I don't see any evidence in any of her remarks that she understands there is a distinction between the two (citizenship/ancestry). If she did know, she could have articulated the difference.

The difference is important. If she really knew what it means to be Cherokee, either a citizen OR a person who has ancestors but can't be enrolled as a citizen, she could have explained all of that, but she didn't.

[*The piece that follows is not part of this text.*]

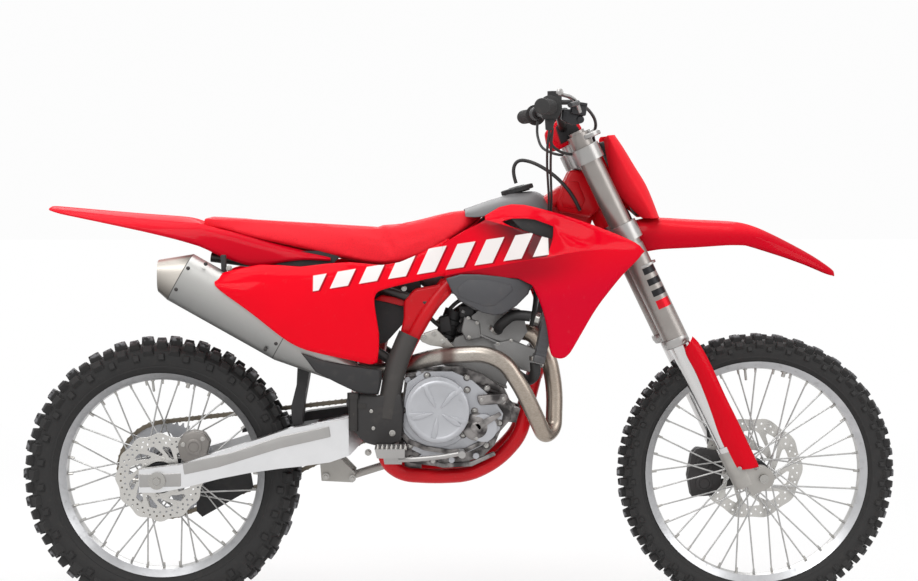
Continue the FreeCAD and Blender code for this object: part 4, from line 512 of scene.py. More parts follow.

And, she did, at one point, admit to checking the box so that she could meet other people like her. I don't think she knew what that meant, either. And, I'm not sure she really wanted to "meet other people like her" because according to Native students at Harvard, she did not reach out to them and did not attend events there. Harvard has had a program for Native students for a long time.

Kaethe said...

Hear, hear. Like many in the South, I grew up hearing that I had a full Cherokee great(great?)grandmother. And for a while, when I was younger, I thought that was so cool. then I did a little research, realized that I didn't even know the name of the supposed ancestor, let alone her tribal affiliation, started to discover some of the recent history and current issues facing the Cherokees and other tribes in the area. And then I was mostly ashamed. Now I try to remain educated.

Anonymous said...

Did you see the op-ed piece in the New York Times today about the Warren/Brown situation? The scariest line is this one: "Once I was told I couldn’t be Indian because we’d all been killed" and that line alone sums up why I'm so glad you do what you do.



Anonymous said...

I don't see any problem with her acknowledging that she has Cherokee ancestry if that is the case and the tradition in her family. I grew up with a fair number of people who didn't qualify for tribal membership because they didn't meet the blood quantum requirements for the tribe (25 percent in that tribe's case) but who were still very much Indians, with the surname and the family ties. Yes, I know how tribal sovereignty works and that each tribe has its own laws and ways of deciding who is a member. I am white but about half of my high school classmates were American Indians.